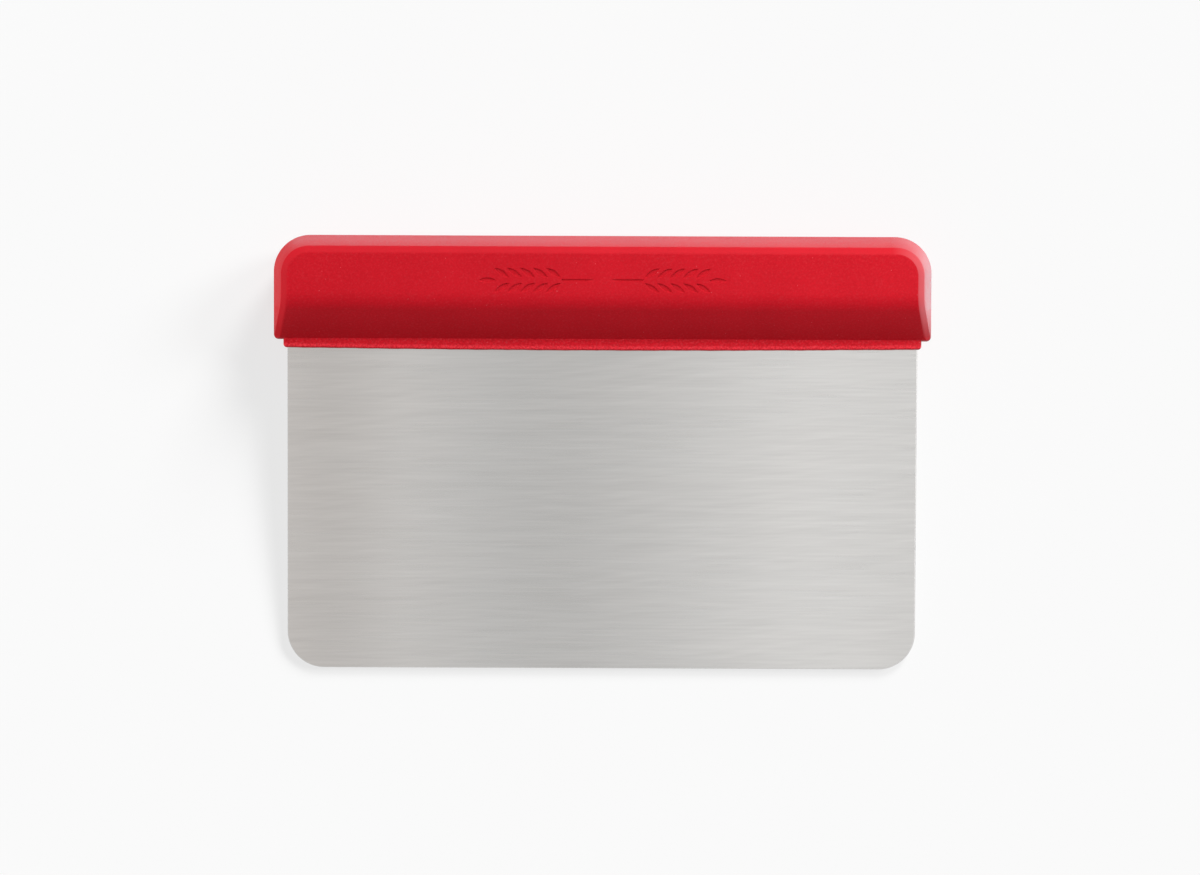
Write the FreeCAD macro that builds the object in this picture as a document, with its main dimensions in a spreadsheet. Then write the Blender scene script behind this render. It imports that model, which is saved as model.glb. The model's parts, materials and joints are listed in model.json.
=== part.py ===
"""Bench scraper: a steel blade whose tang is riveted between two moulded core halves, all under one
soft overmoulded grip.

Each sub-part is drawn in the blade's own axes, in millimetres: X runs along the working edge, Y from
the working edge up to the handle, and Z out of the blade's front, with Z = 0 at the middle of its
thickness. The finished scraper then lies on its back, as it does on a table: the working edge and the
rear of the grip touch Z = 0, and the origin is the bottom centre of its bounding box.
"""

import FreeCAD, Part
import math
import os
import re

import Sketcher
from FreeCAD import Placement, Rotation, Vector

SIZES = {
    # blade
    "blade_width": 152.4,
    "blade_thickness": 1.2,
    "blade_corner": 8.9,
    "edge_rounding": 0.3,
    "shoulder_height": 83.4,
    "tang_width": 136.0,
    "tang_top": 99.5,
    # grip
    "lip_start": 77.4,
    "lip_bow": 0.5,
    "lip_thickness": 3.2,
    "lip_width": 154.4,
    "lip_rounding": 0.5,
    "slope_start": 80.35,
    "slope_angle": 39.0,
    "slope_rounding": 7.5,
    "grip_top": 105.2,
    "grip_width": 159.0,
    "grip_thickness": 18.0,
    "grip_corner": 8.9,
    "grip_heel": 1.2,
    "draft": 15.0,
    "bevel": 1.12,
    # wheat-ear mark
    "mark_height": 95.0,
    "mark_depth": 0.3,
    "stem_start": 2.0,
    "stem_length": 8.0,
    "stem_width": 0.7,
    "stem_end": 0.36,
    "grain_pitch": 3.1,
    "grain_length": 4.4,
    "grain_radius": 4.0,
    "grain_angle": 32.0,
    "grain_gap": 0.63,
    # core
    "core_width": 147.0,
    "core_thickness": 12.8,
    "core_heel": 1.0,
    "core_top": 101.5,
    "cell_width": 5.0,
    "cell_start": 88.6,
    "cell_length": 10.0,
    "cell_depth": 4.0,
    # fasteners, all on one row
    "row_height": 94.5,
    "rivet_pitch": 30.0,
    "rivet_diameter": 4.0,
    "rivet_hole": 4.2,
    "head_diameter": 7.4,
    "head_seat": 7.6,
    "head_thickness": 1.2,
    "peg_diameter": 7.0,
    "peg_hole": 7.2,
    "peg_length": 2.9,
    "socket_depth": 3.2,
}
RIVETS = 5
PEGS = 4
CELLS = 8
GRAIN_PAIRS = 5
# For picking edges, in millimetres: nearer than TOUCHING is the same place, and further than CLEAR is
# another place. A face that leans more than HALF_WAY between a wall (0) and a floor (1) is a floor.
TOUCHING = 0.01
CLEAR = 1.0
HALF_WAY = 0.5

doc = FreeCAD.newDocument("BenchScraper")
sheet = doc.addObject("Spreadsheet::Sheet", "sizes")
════
Select and copy each line from the data that includes the word "FreeCAD".

## Written answer
Write the FreeCAD macro that builds the object in this picture as a document, with its main dimensions in a spreadsheet. Then write the Blender scene script behind this render. It imports that model, which is saved as model.glb. The model's parts, materials and joints are listed in model.json.
import FreeCAD, Part
from FreeCAD import Placement, Rotation, Vector
doc = FreeCAD.newDocument("BenchScraper")